Dans l'entrée du bureau du maire Sam Adams, à l'hôtel de ville de Portland, un grand tableau d'art naïf représente Isaac Brock, une guitare à la main, à côté d'un sanglier.

Isaac Brock est le leader de Modest Mouse, l'un des groupes les plus réputés de Portland, devenue depuis quelques années la nouvelle Mecque du rock indépendant américain. Une ville dont l'agglomération compte 2,2 millions d'habitants, jeune et décontractée, baba cool et écolo, où hordes de hipsters boivent du café équitable en écoutant l'un des nombreux groupes indie rock de la scène locale (The Decemberists, The Shins, The Dandy Warhols, Gossip, Wild Flag, Typhoon, AgesAndAges, Horse Feathers, etc.).

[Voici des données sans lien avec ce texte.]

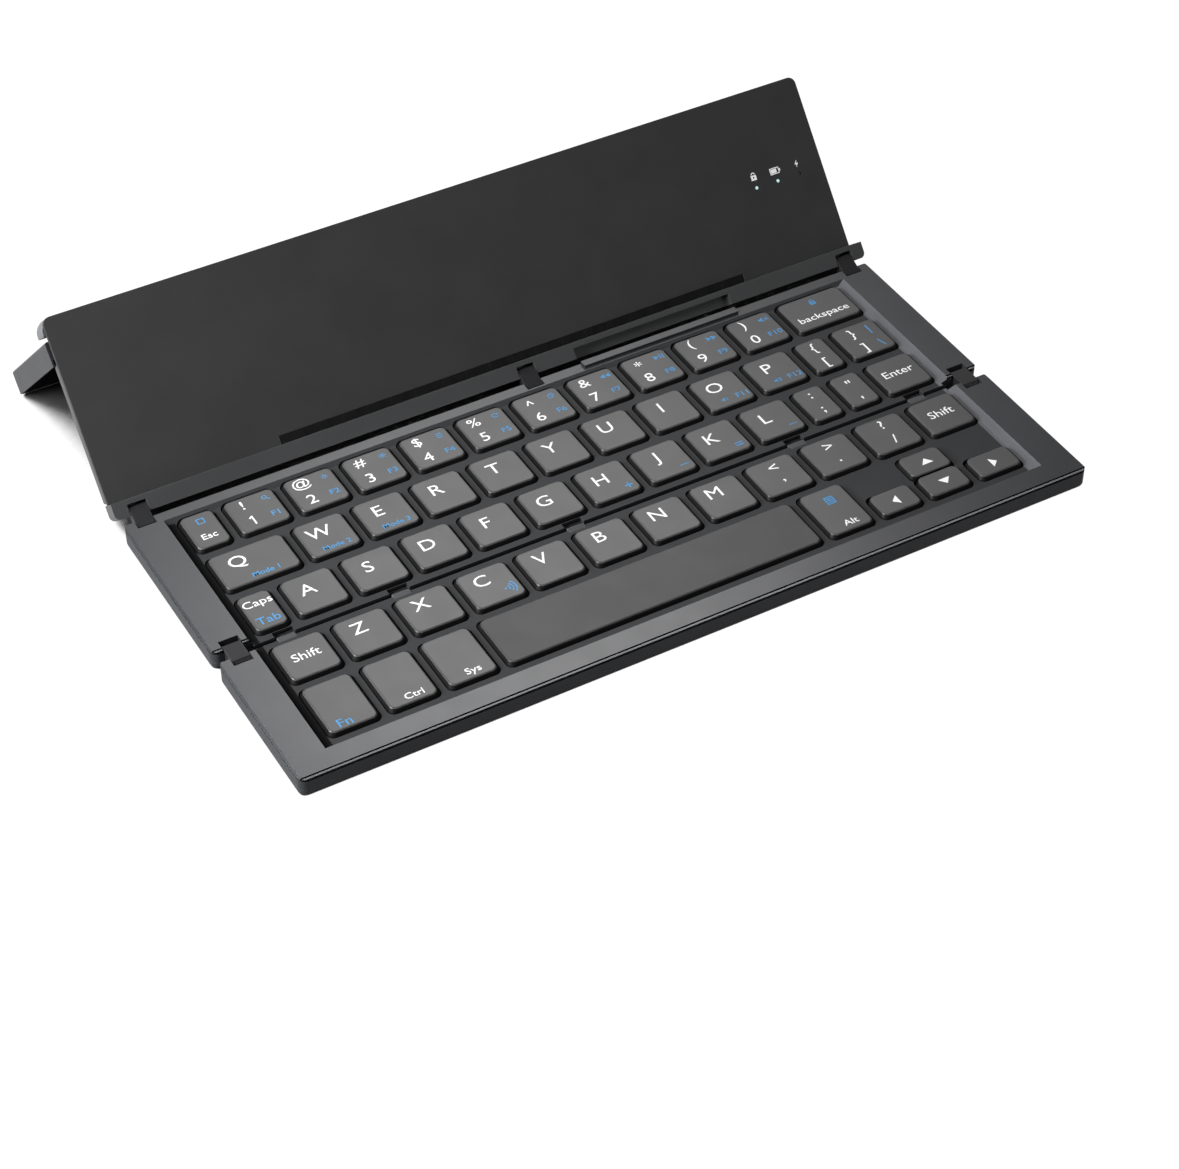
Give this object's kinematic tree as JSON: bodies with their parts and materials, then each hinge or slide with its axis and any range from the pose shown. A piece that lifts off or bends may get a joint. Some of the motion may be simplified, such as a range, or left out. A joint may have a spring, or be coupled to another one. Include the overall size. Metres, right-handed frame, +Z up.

Pas un mois ne passe sans qu'un média spécialisé - Spin, Rolling Stone, Pitchfork - ne vante les mérites d'un nouveau groupe de Portland. Ce n'est d'ailleurs pas un hasard si le tableau grandeur nature d'Isaac Brock trône dans l'entrée du bureau du maire. Illustration claire, s'il en faut, de l'ouverture de l'administration municipale à tout ce qui concerne la culture.

Maire de Portland depuis quatre ans, Sam Adams, lui-même photographe, «acteur» (dans la série télé Portlandia, voir encadré) et admirateur des Decembrists, a ouvert grandes les portes de sa ville aux artistes, qui viennent désormais de partout aux États-Unis pour s'y établir. À l'image de Robin Pecknold, le chanteur de Fleet Foxes, qui s'est installé à Portland il y a quelques mois, enrichissant une scène musicale diversifiée qui compte aussi Pink Martini ou encore Esperanza Spalding.

«Portland est une ville progressiste très axée sur les arts. Et le maire est un allié des artistes, me confirme Cary Clarke, adjoint du maire en matière de culture. Il y a beaucoup d'artistes qui viennent s'installer à Portland parce qu'il est possible de s'y loger à bas prix, plus que dans toute autre ville de la côte Ouest.»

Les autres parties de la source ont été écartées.